The broader indices were trading in green; the BSE Mid cap and Small cap indices were trading higher by 0.85% and 0.70% respectively.

The top gaining sectoral indices on the BSE were, Realty up by 2.68%, Auto up by 1.96%, Power up by 1.78%, Teck up by 1.65% and IT up by 1.60%. While, Metal down by 0.75%, Consumer Durables down by 0.72% were loser indices on the BSE.

The top gainers on the Sensex were Mahindra & Mahindra up by 3.47%, NTPC up by 2.82%, Wipro up by 2.37%, Bajaj Auto up by 2.30% and  Hero MotoCorp up by 2.22%. On the flip side, Hindalco Industries down by 3.95%, Coal India down by 2.08%, ONGC down by 1.30%, ITC down by 0.76% and Jindal Steel down by 0.62% were the top losers on the Sensex.

Meanwhile, in order to make special economic zones (SEZ) attractive for the investors, the government relaxed SEZ rules by notifying relaxations in the minimum area requirements and easing the exit clause for developers.

As per the new SEZ rules, minimum land requirement has been brought down from 1,000 hectares to 500 hectares for multi-product SEZ. While, for sector- specific SEZs, it has been brought down to 50 hectares. The SEZ norms for setting up of zones in north eastern states, hilly regions, Goa and Union Territories were also relaxed. There will be no minimum area required for IT SEZs but put condition for minimum built up area criteria for developers of 1 lakh square meters for the top-7 cities, 50,000 square meters for the next 15 cities and 25,000 square meters for the rest of the cities. Further, the minimum area required will be 10 hectares for SEZs to be set up exclusively for electronics hardware, agro-based food processing, biotechnology and handicrafts.
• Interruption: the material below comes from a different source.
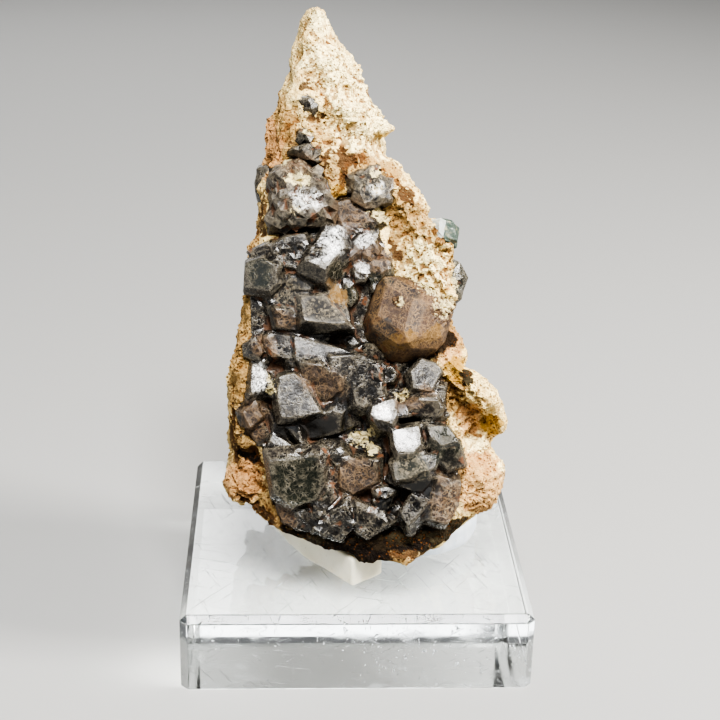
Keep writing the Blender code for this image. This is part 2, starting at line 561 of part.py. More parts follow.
def build_group(name, crystals, parts, seat=False):
    """One group of garnets grown together, or the seat that the rock has for it."""
    meshes = [crystal_body(label, *terms, seat=seat) for label, terms in crystals.items()]
    if name == "garnet_cluster":
        meshes = [crust_body(seat)] + meshes + small_garnet_bodies(seat)
    bodies = [add_object(f"{name} {i}", bm, parts, FACE) for i, bm in enumerate(meshes)]
    join_bodies(bodies[0], bodies[1:], f"{name} members")
    return bodies[0]


def build_crystals(parts, cutters):
    """The garnets, and for each group a slightly larger body that cuts its seat in the rock."""
    garnets = [add_object("round_garnet", round_garnet_body(), parts, FACE)]
    add_object("round garnet seat", round_garnet_body(GAP), cutters, FACE)
    for name, crystals in CRYSTALS.items():
        garnet = build_group(name, crystals, parts)
        cut_clear(garnet, cutters)
        seat = build_group(name, crystals, cutters, seat=True)
        if name == "garnet_cluster":
            cut_back(garnet, CRUST_BACK)
            cut_back(seat, CRUST_BACK - GAP)
        garnet.name = name
        seat.name = f"{name} seat"
        garnets.append(garnet)
    for garnet in garnets:
        colour = GARNET_COLOURS.get(garnet.name, GARNET_COLOUR)
        garnet.data.materials.clear()
        garnet.data.materials.append(make_material(garnet.name, colour, GARNET_ROUGHNESS))


def section_outline(left, right, front_left, front_right, front, depth):
    """One closed section of the rock as (u, w) points, clockwise from the left of the front."""
    width = right - left
    return (
        (front_left, front - FRONT_EDGE_DROP),
        ((front_left + front_right) / 2, front + FRONT_BULGE),
        (front_right, front - FRONT_EDGE_DROP),
        (right - FLANK_TUCK / 2, front - FLANK_TURN),
        (right, front - FLANK_WIDEST),
        (right - FLANK_TUCK, -FLANK_END * depth),
        (left + BACK_RIGHT * width, -depth),
        (left + BACK_LEFT * width, -depth),
        (left + FLANK_TUCK, -FLANK_END * depth),
        (left, front - FLANK_WIDEST),
        ((left + front_left) / 2, front - FLANK_TURN),
    )


def rock_loft():
    """The rock's main form, lofted through its sections."""
    bm = bmesh.new()
    rings = []
    for height, *edges in ROCK_SECTIONS:
        rings.append([bm.verts.new((u, height, w)) for u, w in section_outline(*edges)])
    for low, high in zip(rings, rings[1:]):
        for i in range(len(low)):
            j = (i + 1) % len(low)
            bm.faces.new((low[i], low[j], high[j], high[i]))
    bm.faces.new(rings[0])
    bm.faces.new(rings[-1])
    return bm


def ellipsoid(place, half_sizes, turn):
    bm = bmesh.new()
    scale = Matrix.Diagonal((*half_sizes, 1.0))
    spin = Matrix.Rotation(math.radians(turn), 4, "Z")
    bmesh.ops.create_icosphere(bm, subdivisions=2, radius=1.0,
                               matrix=Matrix.Translation(place) @ spin @ scale)
    return bm


def cloud_texture(name, size):
    texture = bpy.data.textures.new(name, "CLOUDS")
    texture.noise_scale = size * MM
    return texture


def build_rock(parts, cutters):
    rock = add_object("matrix_rock", rock_loft(), parts, FACE)
    lumps = [add_object(name, ellipsoid(*terms), parts, FACE) for name, terms in ROCK_LUMPS.items()]
    join_bodies(rock, lumps, "rock lumps")
    pits = make_collection("rock pits")
    for name, terms in ROCK_PITS.items():
        add_object(name, ellipsoid(*terms), pits, FACE)
    below = bmesh.new()
    middle = (0.0, 0.0, UNDERSIDE_Z - CUTTER_SIZE / 2)
    bmesh.ops.create_cube(below, size=CUTTER_SIZE, matrix=Matrix.Translation(middle))
    add_object("below the underside", below, pits)
    cut_clear(rock, pits)
    add_modifier(rock, "REMESH", mode="VOXEL", voxel_size=ROCK_VOXEL * MM)
    for name, size, strength in ROCK_ROUGHNESS:
        add_modifier(rock, "DISPLACE", texture=cloud_texture(name, size), texture_coords="LOCAL",
                     mid_level=0.5, strength=strength * MM)
    add_modifier(rock, "DECIMATE", decimate_type="COLLAPSE", ratio=ROCK_KEEP)
    bake_modifiers(rock)
    keep_main_body(rock)
    cut_clear(rock, cutters)
    for cutter in (*pits.objects, *cutters.objects):
        hide_as_cutter(cutter)
    rock.data.materials.clear()
    rock.data.materials.append(make_material("matrix_rock", (0.62, 0.50, 0.34, 1.0), 0.9))


def strip_outline(grow):
    """The putty strip's plan: a band of even width along its spine."""
    half = STRIP_WIDTH / 2 + grow
    left_side, right_side = [], []
    points = [Vector(point) for point in STRIP_SPINE]
    for i, point in enumerate(points):
        along = (points[min(i + 1, len(points) - 1)] - points[max(i - 1, 0)]).normalized()
        across = Vector((along.y, -along.x))
        end = along * (grow if i == len(points) - 1 else -grow if i == 0 else 0.0)
        left_side.append(point + end - across * half)
        right_side.append(point + end + across * half)
    return left_side + right_side[::-1]


def strip_body(grow=0.0):
    bm = bmesh.new()
    base = bm.faces.new([bm.verts.new((*point, PUTTY_BOTTOM - grow)) for point in strip_outline(grow)])
    raised = bmesh.ops.extrude_face_region(bm, geom=[base])
    top = [item for item in raised["geom"] if isinstance(item, bmesh.types.BMVert)]
    bmesh.ops.translate(bm, verts=top, vec=(0.0, 0.0, PUTTY_TOP - PUTTY_BOTTOM + 2.0 * grow))
    return bm


def disc_body(grow=0.0):
    """The pressed round of putty: a short cylinder with a rolled edge."""
    bm = bmesh.new()
    height = PUTTY_TOP - PUTTY_BOTTOM + 2.0 * grow
    middle = (*DISC_CENTRE, PUTTY_BOTTOM - grow + height / 2)
    bmesh.ops.create_cone(bm, cap_ends=True, segments=DISC_SEGMENTS, radius1=DISC_RADIUS + grow,
                          radius2=DISC_RADIUS + grow, depth=height, matrix=Matrix.Translation(middle))
    rims = [edge for edge in bm.edges if abs(edge.verts[0].co.z - edge.verts[1].co.z) < LEVEL]
    bmesh.ops.bevel(bm, geom=rims, offset=DISC_EDGE, segments=2, profile=0.5, affect="EDGES",
                    clamp_overlap=True)
    return bm


def build_putty(parts, cutters):
    strip = add_object("cream_putty_strip", strip_body(), parts)
    disc = add_object("white_putty_disc", disc_body(), parts)
    strip.data.materials.append(make_material("cream_putty", (0.80, 0.78, 0.68, 1.0), 0.55))
    disc.data.materials.append(make_material("white_putty", (0.88, 0.90, 0.92, 1.0), 0.5))
    add_modifier(strip, "BEVEL", width=0.3 * MM, segments=2, limit_method="ANGLE")
    add_object("strip seat", strip_body(GAP), cutters)
    add_object("disc seat", disc_body(GAP), cutters)


def build_block(parts):
    """The clear block, chamfered on every edge except those it stands on."""
    bm = bmesh.new()
    size = Matrix.Diagonal((BLOCK_SIDE, BLOCK_SIDE, BLOCK_HEIGHT, 1.0))
    bmesh.ops.create_cube(bm, size=1.0, matrix=Matrix.Translation((0.0, 0.0, BLOCK_HEIGHT / 2)) @ size)
    raised = [edge for edge in bm.edges if max(vert.co.z for vert in edge.verts) > BLOCK_HEIGHT / 2]
    bmesh.ops.bevel(bm, geom=raised, offset=BLOCK_CHAMFER, segments=1, affect="EDGES")
    block = add_object("acrylic_block", bm, parts)
    block.data.materials.append(make_material("acrylic", (1.0, 1.0, 1.0, 1.0), 0.03, 1.0))


def main():
    clear_scene()
    parts = make_collection("garnet in matrix")
    cutters = make_collection("cutters")
    build_block(parts)
    build_putty(parts, cutters)
    build_crystals(parts, cutters)
    build_rock(parts, cutters)


main()
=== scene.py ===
# Dark garnets grown over a pale pointed rock, held with putty on a clear display block.
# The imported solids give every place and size. This script gives the surfaces.

import math
import random

import bpy
import numpy as np
from mathutils import Matrix, Vector, noise
from mathutils.bvhtree import BVHTree


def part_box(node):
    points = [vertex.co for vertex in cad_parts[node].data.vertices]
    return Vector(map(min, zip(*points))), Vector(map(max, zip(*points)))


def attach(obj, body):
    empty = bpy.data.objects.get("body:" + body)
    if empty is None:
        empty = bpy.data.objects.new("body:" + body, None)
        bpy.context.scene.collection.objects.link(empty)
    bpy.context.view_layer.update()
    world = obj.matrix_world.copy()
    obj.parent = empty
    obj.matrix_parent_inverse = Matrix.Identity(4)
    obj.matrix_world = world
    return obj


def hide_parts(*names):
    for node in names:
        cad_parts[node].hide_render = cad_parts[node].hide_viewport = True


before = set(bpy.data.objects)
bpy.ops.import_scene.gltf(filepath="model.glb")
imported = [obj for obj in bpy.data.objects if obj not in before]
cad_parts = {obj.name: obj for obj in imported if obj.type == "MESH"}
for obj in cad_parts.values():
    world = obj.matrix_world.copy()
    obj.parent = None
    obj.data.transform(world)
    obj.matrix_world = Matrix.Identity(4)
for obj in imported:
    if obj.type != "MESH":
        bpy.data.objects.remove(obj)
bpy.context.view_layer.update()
mm = 0.001
print("stage: solids loaded")


# the leaning garnet face has its own frame: u to the right, v up the face, w out of it, in mm
faceFrame = {"foot": (0.0, -0.017, 0.016), "leanDegrees": 23.0}


def faceAxes():
    lean = math.radians(faceFrame["leanDegrees"])
    upward = (0.0, math.sin(lean), math.cos(lean))
    outward = (0.0, -math.cos(lean), math.sin(lean))
    return np.array(((1.0, 0.0, 0.0), upward, outward))


def facePlaces(points):
    return (points - np.array(faceFrame["foot"])) @ faceAxes().T / mm


# selection and modifiers, as by hand
def deselectAll():
    bpy.ops.object.select_all(action="DESELECT")


def activate(piece):
    deselectAll()
    piece.select_set(True)
    bpy.context.view_layer.objects.active = piece


def applyModifier(piece, kind, **values):
    activate(piece)
    modifier = piece.modifiers.new(kind.title(), kind)
    for key, value in values.items():
        setattr(modifier, key, value)
    bpy.ops.object.modifier_apply(modifier=modifier.name)


def copyNode(nodeName, pieceName):
    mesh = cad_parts[nodeName].data.copy()
    mesh.name = pieceName
    piece = bpy.data.objects.new(pieceName, mesh)
    bpy.context.scene.collection.objects.link(piece)
    activate(piece)
    bpy.ops.object.mode_set(mode="EDIT")
    bpy.ops.mesh.select_all(action="SELECT")
    bpy.ops.mesh.remove_doubles(threshold=1e-6)
    bpy.ops.object.mode_set(mode="OBJECT")
    mesh.materials.clear()
    return piece


def displaceWith(piece, kind, size, strength, middle=0.5, group="", guide=None, **textureValues):
    texture = bpy.data.textures.new(f"{piece.name}{kind}", kind)
    texture.noise_scale = size * mm
    for key, value in textureValues.items():
        setattr(texture, key, value)
    values = {"texture": texture, "texture_coords": "LOCAL", "mid_level": middle, "strength": strength * mm}
    if guide:
        values["texture_coords"] = "OBJECT"
        values["texture_coords_object"] = guide
    if group:
        values["vertex_group"] = group
    applyModifier(piece, "DISPLACE", **values)
    bpy.data.textures.remove(texture)


def finishPiece(piece, material, slotName, *nodeNames):
    piece.data.materials.clear()
    piece.data.materials.append(material)
    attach(piece, "root")
    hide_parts(*nodeNames)


# values kept on the vertices, which the materials read
def vertexPlaces(piece):
    places = np.zeros(len(piece.data.vertices) * 3)
    piece.data.vertices.foreach_get("co", places)
    return places.reshape(-1, 3)


def vertexNormals(piece):
    normals = np.zeros(len(piece.data.vertices) * 3)
    piece.data.vertex_normals.foreach_get("vector", normals)
    return normals.reshape(-1, 3)


def saveValue(piece, name, values):
    attribute = piece.data.attributes.new(name, "FLOAT", "POINT")
    attribute.data.foreach_set("value", values.astype(np.float32))


def saveGroup(piece, name, values):
    group = piece.vertex_groups.new(name=name)
    steps = np.round(np.clip(values, 0.0, 1.0) * 20).astype(int)
    for step in range(1, 21):
        members = np.nonzero(steps == step)[0].tolist()
        if members:
            group.add(members, step / 20, "REPLACE")


def smoothStep(values, low, high):
    share = np.clip((values - low) / (high - low), 0.0, 1.0)
    return share * share * (3.0 - 2.0 * share)


def wanderedPlaces(piece):
    # places on the face, nudged by noise so that no stain has a drawn edge
    nudges = [noise.noise_vector(vertex.co / (1.6 * mm)) + noise.noise_vector(vertex.co / (0.55 * mm)) * 0.5
              for vertex in piece.data.vertices]
    places = facePlaces(vertexPlaces(piece))
    return places + np.array(nudges) * 0.9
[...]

Further, the amended SEZs rules eased the exit clause for developers and now an SEZ unit may opt out of the zone by transferring its assets and liabilities to another entity by way of transfer of ownership including sale of SEZ units subjected to conditions like prior clearance from the approval committee. However, the unit will be transferred to the buyer if it is operational for a minimum period of 2 years after the commencement of production.

Meanwhile, considering the rising exports from SEZs, the government wants to increase investments in these zones by amending norms. In the previous fiscal year, exports from these zones grew by about 31 per cent year- on-year to Rs 4.76 lakh crore.

The CNX Nifty is currently trading at 5,665.45, up by 53.05 points or 0.95% after trading in a range of 5,675.55 and 5,578.90. There were 38 stocks advancing against 12 declines on the index.

The top gainers of the Nifty were Axis Bank up by 4.21%, Ranbaxy up by 3.88%, DLF up by 3.68%, M&M up by 3.45% and NTPC up by 2.96%. On the flip side, Hindalco Industries down by 4.25%, Ambuja Cements down by 2.29%, Coal India down by 2.13%, ONGC down by 1.40% and ITC down by 0.64% were the major losers on the index.

The most of Asian equity indices were trading in green; Hang Seng up by 1.21%, Seoul Composite up by 1.50%, Straits Times up by 0.37%, Shanghai Composite up by 0.12%, Taiwan Weighted up by 1.05%, KLSE Composite up by 0.53%, Jakarta Composite up by 0.53% and Nikkei 225 was up by 2.57%.

European markets too got off to a positive start; with CAC 40 increasing 7.37 points, DAX surging 53.65 points and FTSE 100 advancing 21.52 points.